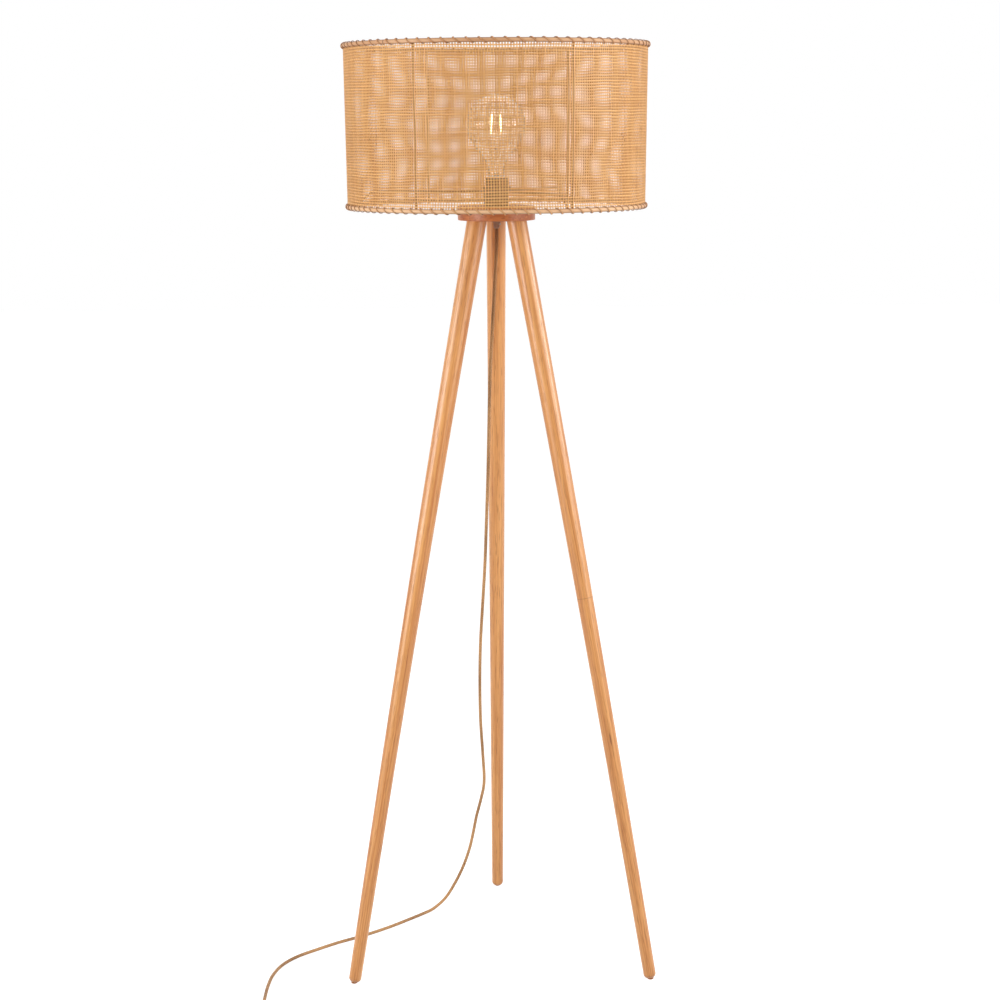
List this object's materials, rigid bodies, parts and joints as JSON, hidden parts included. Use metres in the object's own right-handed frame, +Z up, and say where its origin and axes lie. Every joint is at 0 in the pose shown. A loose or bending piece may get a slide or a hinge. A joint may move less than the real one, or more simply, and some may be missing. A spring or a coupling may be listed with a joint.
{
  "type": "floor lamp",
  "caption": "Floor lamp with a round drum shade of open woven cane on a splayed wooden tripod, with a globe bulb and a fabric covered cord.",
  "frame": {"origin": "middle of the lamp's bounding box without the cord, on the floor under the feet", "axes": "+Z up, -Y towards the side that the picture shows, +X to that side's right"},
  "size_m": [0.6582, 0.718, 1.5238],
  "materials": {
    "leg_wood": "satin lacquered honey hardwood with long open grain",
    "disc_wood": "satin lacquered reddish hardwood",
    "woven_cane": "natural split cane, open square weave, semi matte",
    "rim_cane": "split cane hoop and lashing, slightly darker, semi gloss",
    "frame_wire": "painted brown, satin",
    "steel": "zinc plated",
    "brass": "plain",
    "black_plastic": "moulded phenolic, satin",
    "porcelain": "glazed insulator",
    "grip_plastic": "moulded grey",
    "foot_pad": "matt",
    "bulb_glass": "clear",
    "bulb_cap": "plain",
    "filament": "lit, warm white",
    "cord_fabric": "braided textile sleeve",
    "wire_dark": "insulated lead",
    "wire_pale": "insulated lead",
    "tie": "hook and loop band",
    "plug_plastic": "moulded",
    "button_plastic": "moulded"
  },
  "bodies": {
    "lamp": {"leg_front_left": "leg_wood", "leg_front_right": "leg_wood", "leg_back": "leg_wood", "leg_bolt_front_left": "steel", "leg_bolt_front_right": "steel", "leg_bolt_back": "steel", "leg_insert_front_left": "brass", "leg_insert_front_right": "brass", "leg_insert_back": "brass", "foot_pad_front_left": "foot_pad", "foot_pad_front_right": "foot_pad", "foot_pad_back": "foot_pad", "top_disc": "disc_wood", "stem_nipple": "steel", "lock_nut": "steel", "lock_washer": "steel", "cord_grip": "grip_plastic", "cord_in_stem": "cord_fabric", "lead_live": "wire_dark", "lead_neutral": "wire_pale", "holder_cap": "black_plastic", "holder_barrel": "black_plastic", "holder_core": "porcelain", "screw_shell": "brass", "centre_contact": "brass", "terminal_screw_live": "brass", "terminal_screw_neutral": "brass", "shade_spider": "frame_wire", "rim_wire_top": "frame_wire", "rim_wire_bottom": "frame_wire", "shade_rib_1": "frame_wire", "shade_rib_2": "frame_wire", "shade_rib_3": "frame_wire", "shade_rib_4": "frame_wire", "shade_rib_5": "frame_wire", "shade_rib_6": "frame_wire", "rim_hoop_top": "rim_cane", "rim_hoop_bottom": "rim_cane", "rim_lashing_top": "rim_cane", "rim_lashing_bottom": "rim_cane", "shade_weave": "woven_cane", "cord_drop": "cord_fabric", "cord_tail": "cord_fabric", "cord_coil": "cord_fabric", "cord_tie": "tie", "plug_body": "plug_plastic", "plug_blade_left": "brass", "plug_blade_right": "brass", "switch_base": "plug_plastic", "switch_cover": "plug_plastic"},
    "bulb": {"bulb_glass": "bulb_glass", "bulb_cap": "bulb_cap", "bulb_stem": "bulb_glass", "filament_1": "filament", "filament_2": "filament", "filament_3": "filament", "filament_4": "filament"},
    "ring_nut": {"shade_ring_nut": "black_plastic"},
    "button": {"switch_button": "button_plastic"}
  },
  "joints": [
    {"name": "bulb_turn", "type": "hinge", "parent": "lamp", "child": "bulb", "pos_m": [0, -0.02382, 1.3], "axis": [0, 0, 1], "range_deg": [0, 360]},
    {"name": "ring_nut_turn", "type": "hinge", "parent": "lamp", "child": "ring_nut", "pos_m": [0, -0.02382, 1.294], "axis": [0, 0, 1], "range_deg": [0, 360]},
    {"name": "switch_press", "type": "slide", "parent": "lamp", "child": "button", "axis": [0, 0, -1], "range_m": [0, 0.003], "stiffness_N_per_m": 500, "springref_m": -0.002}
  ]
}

•••••

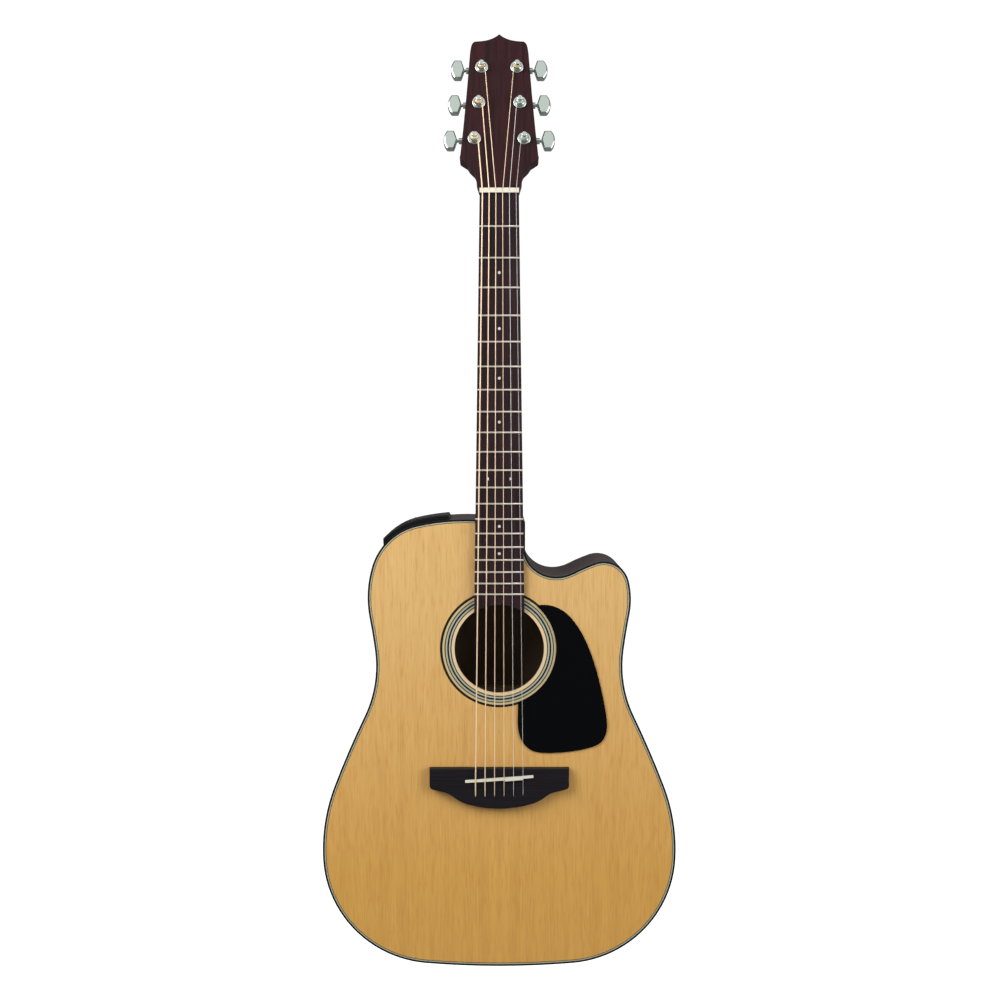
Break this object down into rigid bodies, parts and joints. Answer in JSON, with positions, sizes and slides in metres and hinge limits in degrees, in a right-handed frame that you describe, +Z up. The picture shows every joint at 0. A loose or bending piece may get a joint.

•••••

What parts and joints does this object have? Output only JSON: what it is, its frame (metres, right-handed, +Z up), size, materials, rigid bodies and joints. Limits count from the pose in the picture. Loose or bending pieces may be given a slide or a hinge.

•••••

> **Instruction**
Report the number of lines in the entries above that include the word "hinge" and add nothing to it.

> **Solution to this task**
5